Sometimes, of course, you do want to make a minor edit. In that case chatting about the change can be worthwhile. Editing by chatting is a pretty powerful way to iterate and clarify an idea, but in general I prefer to separate the design phase from the implementation phase. Carefully engineering the context before the generation happens is usually the better (and shorter) way to express your needs. Unless the editing-feedback interaction loop is very fast, in which case you are still chewing through context but are more likely to be able to rapidly give effective feedback. For an image that has an immediate sense of what is working and can suggest minor tweaks, that works fine. For programming, where just running the program once is unlikely to test all of the edge cases, your going to want to have tighter control over the architectural design of the thing being generated.

Five rounds of rewriting and regenerating later, I had a script that crashed my computer, a script that said it handled nested dynamic test but didn’t, a script that had a bunch of lies in the readme (and didn’t work), a script that worked but made me realize that my requirements for the distribution were wrong, a script that actually worked until I tried to run it on real data, and a script that actually worked.

I think my takeaway from all this is that it is still all about the ideas that you bring to a project.

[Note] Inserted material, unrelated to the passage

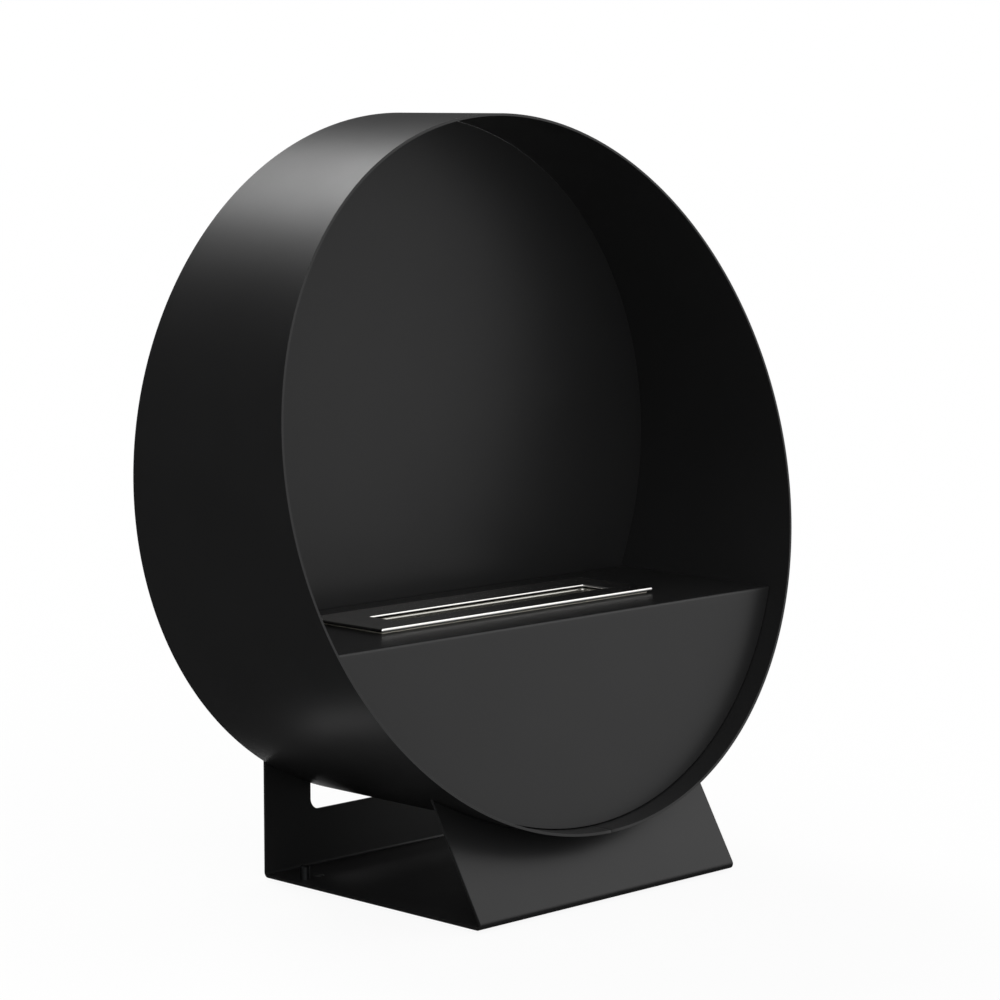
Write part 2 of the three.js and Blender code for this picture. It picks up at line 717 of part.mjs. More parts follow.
function footSolid() {
  const studTop = footPadHeight + seat + standSheet + footStudRise;
  const profile = [
    [0, 0],
    [footPadRadius - footChamfer, 0],
    [footPadRadius, footChamfer],
    [footPadRadius, footPadHeight],
    [footStudRadius, footPadHeight],
    [footStudRadius, studTop - footChamfer],
    [footStudRadius - footChamfer, studTop],
    [0, studTop],
  ].map(([x, y]) => new THREE.Vector2(x, y));
  const geometry = new THREE.LatheGeometry(profile, 2 * roundFacets);
  return toSolid(geometry.rotateX(Math.PI / 2));
}

// A push-in plug, drawn from the face of its head that lies on the base.
function plugSolid() {
  const shankRadius = fixingHoleRadius - plugClearance;
  const shankEnd = -(seat + standSheet + plugStickOut);
  const profile = [
    [0, shankEnd],
    [shankRadius - plugClearance, shankEnd],
    [shankRadius, shankEnd + plugClearance],
    [shankRadius, 0],
    [plugHeadRadius, 0],
    [plugHeadRadius, 0.5 * plugHeadHeight],
    [plugHeadRadius - 0.5 * plugHeadHeight, plugHeadHeight],
    [0, plugHeadHeight],
  ].map(([x, y]) => new THREE.Vector2(x, y));
  const geometry = new THREE.LatheGeometry(profile, roundFacets);
  return toSolid(geometry.rotateX(Math.PI / 2));
}

for (const [name, x, y, sign] of footPlaces) {
  const foot = place(fireplace, `foot_${name}`, footSolid(), blackZinc);
  foot.position.set(x, y, floor);
  const plug = place(housing, `base_plug_${name}`, plugSolid(), blackPlastic);
  plug.position.set(x - sign * fixingHoleStep, y, baseTop + seat);
}

// ---- Burner: drawn round the plate's middle, with z = 0 at the shelf's top -----------------------------

const gasketTop = seat + gasketSheet;
const boxFlangeTop = gasketTop + seat + burnerSheet;
const tankFlangeTop = boxFlangeTop + seat + burnerSheet;
const flangeLength = plateLength - 2 * flangeInset;
const flangeWidth = plateWidth - 2 * flangeInset;
const tankBottom = tankFlangeTop - tankDepth;

// The tank's inner outline, widened on each side by a margin.
function tankOutline(margin) {
  const length = tankLength + 2 * margin;
  const width = tankWidth + 2 * margin;
  return centredRectangle(length, width, tankCorner + margin, slotOffsetX, slotOffsetY);
}

function topPlate() {
  const outline = centredRectangle(plateLength, plateWidth, plateCorner);
  const underside = plateRise - plateSheet;
  const block = alongZ(outline, plateRise - plateRim, plateRise);
  const hollow = alongZ(
    centredRectangle(plateLength - 2 * plateSheet, plateWidth - 2 * plateSheet),
    -overrun,
    underside,
  );
  const slot = alongZ(
    centredRectangle(slotLength, slotWidth, slotCorner, slotOffsetX, slotOffsetY),
    -overrun,
    plateRise + overrun,
  );
  let plate = block.subtract(hollow).subtract(slot);
  const footX = plateLength / 2 - plateFootInset;
  const footY = plateWidth / 2 - plateFootInset;
  for (const [x, y] of [[-footX, -footY], [footX, -footY], [footX, footY], [-footX, footY]]) {
    const bottom = new THREE.Vector3(x, y, tankFlangeTop + seat);
    const top = new THREE.Vector3(x, y, underside + 0.5 * plateSheet);
    plate = plate.add(bar(bottom, top, plateFootRadius));
  }
  return plate;
}

function gasketSolid() {
  const outer = centredRectangle(flangeLength, flangeWidth, plateCorner);
  const inner = centredRectangle(flangeLength - 2 * gasketWidth, flangeWidth - 2 * gasketWidth, plateCorner);
  return alongZ(outer, seat, gasketTop, [inner]);
}

// A pressed tray, as a skin that runs from under its floor up the outside, round the flange and back down
// the inside. The outline at a margin is its inner outline, widened on each side. Between the reach and
// the lip the flange falls by the drop.
function flangedTray({ outlineAt, flangeTop, bottom, lipBend, lipSteps, drop, reach }) {
  const flange = centredRectangle(flangeLength, flangeWidth, plateCorner);
  const flangeUnder = flangeTop - burnerSheet;
  const bend = (margin, z, radius, from, to, steps) => Array.from({ length: steps + 1 }, (_, i) => {
    const angle = rad(from + ((to - from) * i) / steps);
    return [outlineAt(margin + radius * Math.cos(angle)), z + radius * Math.sin(angle)];
  });
  const floorBend = (radius, from, to) => (
    bend(-trayBend, bottom + burnerSheet + trayBend, radius, from, to, 2)
  );
  const lip = (radius, from, to) => (
    bend(lipBend, flangeTop - drop - lipBend, radius, from, to, lipSteps)
  );
  return loft([
    ...floorBend(trayBend + burnerSheet, -90, 0),
    ...lip(lipBend - burnerSheet, 180, 90),
    [outlineAt(reach), flangeUnder],
    [flange, flangeUnder],
    [flange, flangeTop],
    [outlineAt(reach), flangeTop],
    ...lip(lipBend, 90, 180),
    ...floorBend(trayBend, 0, -90),
  ]);
}

function burnerBox() {
  const insideLength = boxLength - 2 * burnerSheet;
  const insideWidth = boxWidth - 2 * burnerSheet;
  const insideCorner = boxCorner - burnerSheet;
  return flangedTray({
    outlineAt: (margin) => (
      centredRectangle(insideLength + 2 * margin, insideWidth + 2 * margin, insideCorner + margin)
    ),
    flangeTop: boxFlangeTop,
    bottom: tankBottom - boxUnderAir - burnerSheet,
    lipBend: boxLipBend,
    lipSteps: 2,
    drop: 0,
    reach: 2 * boxLipBend,
  });
}

function fuelTank() {
  return flangedTray({
    outlineAt: tankOutline,
    flangeTop: tankFlangeTop,
    bottom: tankBottom,
    lipBend: tankLipBend,
    lipSteps: 5,
    drop: tankLipDrop,
    reach: tankLipReach,
  });
}

const padBottom = tankBottom + burnerSheet + seat;
const padTop = padBottom + padHeight;

function ceramicPad() {
  return alongZ(tankOutline(-padClearance), padBottom, padTop);
}

// A perforated sheet over the ceramic: rows of round-ended slots, every other row set over by half a step.
function tankGrate() {
  const outline = tankOutline(-padClearance);
  const halfX = tankLength / 2 - padClearance - grateEdge;
  const halfY = tankWidth / 2 - padClearance - grateEdge;
  const rows = Math.floor((2 * halfY - grateSlotWidth) / gratePitchY) + 1;
  const holes = [];
  for (let row = 0; row < rows; row += 1) {
    const y = slotOffsetY + (row - (rows - 1) / 2) * gratePitchY;
    const columns = Math.floor((2 * halfX - grateSlotLength) / gratePitchX) + (row % 2 ? 0 : 1);
    for (let column = 0; column < columns; column += 1) {
      const x = slotOffsetX + (column - (columns - 1) / 2) * gratePitchX;
      const x0 = x - grateSlotLength / 2;
      const y0 = y - grateSlotWidth / 2;
      holes.push(rectangle(x0, y0, x0 + grateSlotLength, y0 + grateSlotWidth, grateSlotCorner, 1));
    }
  }
  return alongZ(outline, padTop + seat, padTop + seat + grateSheet, holes);
}

place(burner, 'burner_top_plate', topPlate(), stainless);
place(burner, 'burner_gasket', gasketSolid(), glassFibre);
place(burner, 'burner_box', burnerBox(), stainless);
place(burner, 'fuel_tank', fuelTank(), stainless);
place(burner, 'ceramic_pad', ceramicPad(), ceramic);
place(burner, 'tank_grate', tankGrate(), stainless);

// ---- Setting down -----------------------------------------------------------------------------------

fireplace.updateMatrixWorld(true);
const reach = new THREE.Box3().setFromObject(fireplace, true);
fireplace.position.set(0, -(reach.min.y + reach.max.y) / 2, -floor);

export default fireplace;
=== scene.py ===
# %% [markdown]
# # A round bioethanol fireplace, finished in Blender
#
# The object is a drum of rolled steel with a slanted mouth. It stands on one folded sheet, and a second
# folded sheet inside it makes a front panel and a shelf that holds a stainless burner. The engineering model
# is already there as a fixed frame: its nodes have the true sizes and places. What it lacks is the look of
# the real thing, such as a round that stays round close up, cut edges that catch the light, threads, and a
# powder coat. So each visible part is modelled again around that frame, finer, and in the same place.

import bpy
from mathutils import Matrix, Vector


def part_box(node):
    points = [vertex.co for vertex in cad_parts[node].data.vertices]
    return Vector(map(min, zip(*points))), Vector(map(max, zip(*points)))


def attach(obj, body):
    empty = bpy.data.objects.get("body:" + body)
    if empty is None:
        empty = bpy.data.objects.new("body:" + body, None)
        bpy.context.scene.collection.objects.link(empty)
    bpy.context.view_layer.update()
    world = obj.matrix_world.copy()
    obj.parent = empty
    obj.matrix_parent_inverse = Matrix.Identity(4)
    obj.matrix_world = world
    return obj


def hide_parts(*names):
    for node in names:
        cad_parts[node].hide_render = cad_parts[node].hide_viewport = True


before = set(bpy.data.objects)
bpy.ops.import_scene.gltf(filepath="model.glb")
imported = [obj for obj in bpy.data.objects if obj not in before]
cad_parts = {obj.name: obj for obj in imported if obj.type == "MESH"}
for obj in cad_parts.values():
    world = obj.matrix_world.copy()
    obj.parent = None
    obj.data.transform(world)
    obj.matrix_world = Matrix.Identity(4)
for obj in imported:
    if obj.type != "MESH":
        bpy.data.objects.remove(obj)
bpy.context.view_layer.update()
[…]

If you’ve got vague ideas it won’t save you from them (but might help reveal that they’re weak ideas, if you are willing to listen). If you’ve got a clear sense of what you want, or enough knowledge of the topic to see where it went off the rails, then you can steer it successfully.

If you can’t describe what you really want, it is going to give you what you really asked for.

  1. You can think of it as something like Aaron Reed’s dynamically composed text except far less sophisticated, given that it was a one-off format for a side-element in a different project. 

  2. Having done this kind of thing before, I did not actually expect to get a lot done in the meantime, though it did reduce the context switching that I was doing. 

  3. Again, this is somewhat different if you’ve got an actual agentic code editor set up, but this whole thing was intended to be a one-off script and I already had too many other windows open. But it does highlight how treating the context as a conversation is something of an illusion; I prefer treating the context as a context, which is a rather different animal. Trying to treat a zebra like a horse will just end with you getting kicked in the head. Respect the zebra.